Using Kata to Develop Habits of Scientific Thinking

Using Kata to develop scientific thinking

Source:  Mike Rother, The Toyota Kata Practice Guide: Developing Scientific Thinking Skills for Superior Results-in 20 Minutes a Day, N.Y.: McGraw Hill, 2017

There is a role for a coach and a role for a learner.  The learner is trying to reach a clearly defined challenge.  Let’s consider the challenge of developing effective Gemba Walks.  The challenge might be to make all managers from a certain level up effective at daily Gemba Walks within a year.  Rather than search for a known solution, like a standard form for leader standard work, the person who is leading the planning effort (the learner) will follow the scientific process.  A coach will meet with the learner regularly, ideally daily, to ask questions and identify any abnormalities in following the improvement kata pattern.  What the coach wants the learner to do is:

  1. Understand the Challenge (the direction).
  2. Understand the Current Condition (current levels of standard work, of daily management, of visual management, of manager’s leadership skills, etc.).
  3. Establish the next Target Condition. This is a short-term target on the way to the challenge.  For example, the first target condition might be to develop a standard work form for the Gemba Walk starting with one leader as a pilot.
  4. Experiment toward the Target Condition.
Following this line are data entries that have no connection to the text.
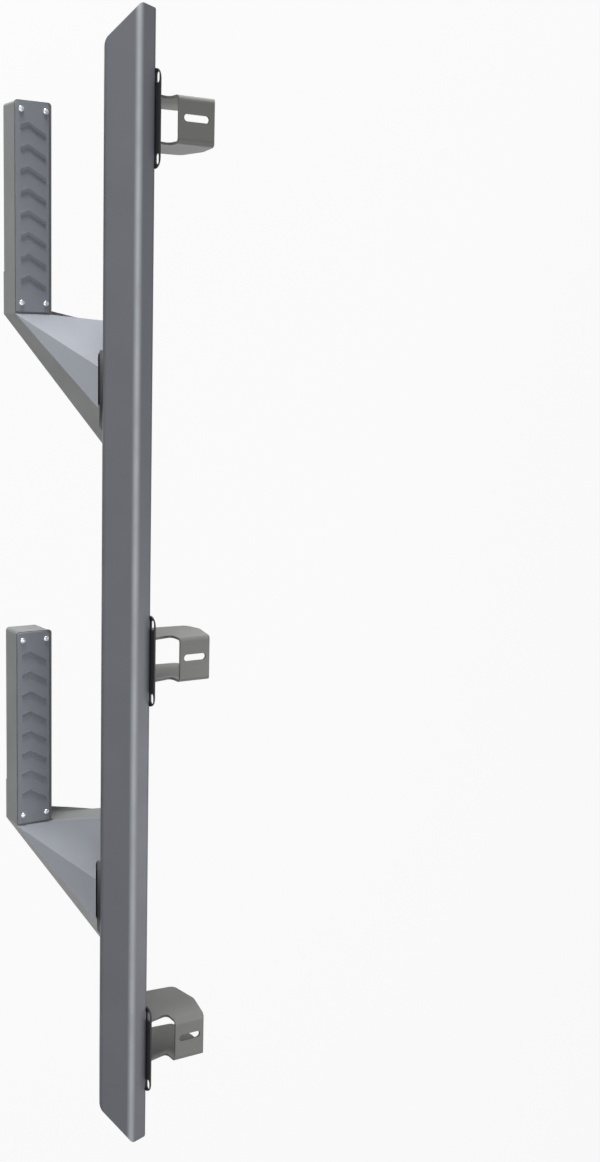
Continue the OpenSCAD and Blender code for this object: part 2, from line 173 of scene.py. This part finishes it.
def add_floor(height, half_size, glow):
    """Pale floor: its own light is white where it is seen, and the rest of its brightness keeps the shadow."""
    mesh = bpy.data.meshes.new("floor")
    corners = [(-half_size, -half_size), (half_size, -half_size), (half_size, half_size), (-half_size, half_size)]
    mesh.from_pydata([(x, y, height) for x, y in corners], [], [(0, 1, 2, 3)])
    floor = bpy.data.objects.new("floor", mesh)
    bpy.context.scene.collection.objects.link(floor)
    m = bpy.data.materials.new("pale_floor")
    m.use_nodes = True
    nt = m.node_tree
    nt.nodes.remove(nt.nodes["Principled BSDF"])
    matt = nt.nodes.new("ShaderNodeBsdfDiffuse")
    matt.inputs["Color"].default_value = rgba(235, 235, 235)
    white = nt.nodes.new("ShaderNodeEmission")
    share = nt.nodes.new("ShaderNodeMath")
    share.operation = "MULTIPLY"
    share.inputs[1].default_value = glow
    mix = nt.nodes.new("ShaderNodeMixShader")
    nt.links.new(seen_rays(nt), share.inputs[0])
    nt.links.new(share.outputs["Value"], mix.inputs["Fac"])
    nt.links.new(matt.outputs["BSDF"], mix.inputs[1])
    nt.links.new(white.outputs["Emission"], mix.inputs[2])
    nt.links.new(mix.outputs["Shader"], nt.nodes["Material Output"].inputs["Surface"])
    mesh.materials.append(m)


def lamp(name, place, aim, size, power):
    data = bpy.data.lights.new(name, "AREA")
    data.shape = "DISK"
    data.size = size
    data.energy = power
    obj = bpy.data.objects.new(name, data)
    bpy.context.scene.collection.objects.link(obj)
    obj.location = place
    obj.rotation_euler = (Vector(aim) - Vector(place)).to_track_quat("-Z", "Y").to_euler()
    return obj


set_world(light_level=0.15)
add_floor(height=-0.9, half_size=20, glow=0.92)
lamp("front_key", (5.4, 0.75, 0.2), (0, 0, -0.1), 2.0, 365)
lamp("side_fill", (1.3, 3.6, -0.2), (0.3, 0, -0.1), 1.2, 1.5)
lamp("rear_top", (-0.8, -1.0, 1.5), (-0.5, 0, -0.1), 1.2, 12)
lamp("overhead", (-0.6, 2.6, 3.4), (0, 0, -0.1), 2.5, 27)

# Camera from the photo's perspective
cam = bpy.data.cameras.new("camera")
cam.sensor_width = 36
cam.sensor_fit = "AUTO"
cam.lens = 46.70
cam.clip_end = 50
view = bpy.data.objects.new("camera", cam)
bpy.context.scene.collection.objects.link(view)
right = Vector((0.02463, -0.83918, 0.5433)).normalized()
back = Vector((0.15137, 0.54033, 0.82773)).normalized()
up = back.cross(right).normalized()
turn = Matrix((right, up, back)).transposed().to_4x4()
view.matrix_world = Matrix.Translation((0.62432, 1.37303, 2.63254)) @ turn
bpy.context.scene.camera = view
bpy.context.scene.view_settings.view_transform = "Standard"
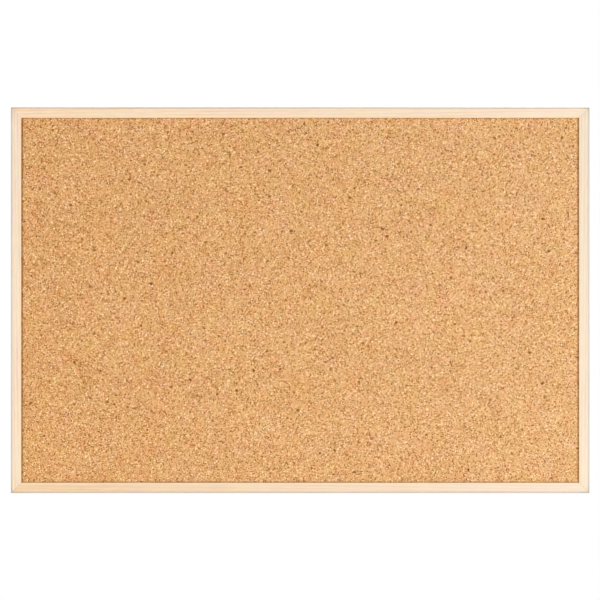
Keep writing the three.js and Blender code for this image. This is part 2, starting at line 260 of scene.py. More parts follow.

The experiments test one factor at a time.  They are rapid learning cycles.  Plan your next step, test it, look at the results, and reflect on what was learned.  This is PDCA at its best.

By the end of the year the chances of having a well—defined approach to training leaders to do Gemba Walks, while at the same time meeting the challenge of developing the managers, is very high.  I would put my money on this approach over getting a standard template and trying to implement it.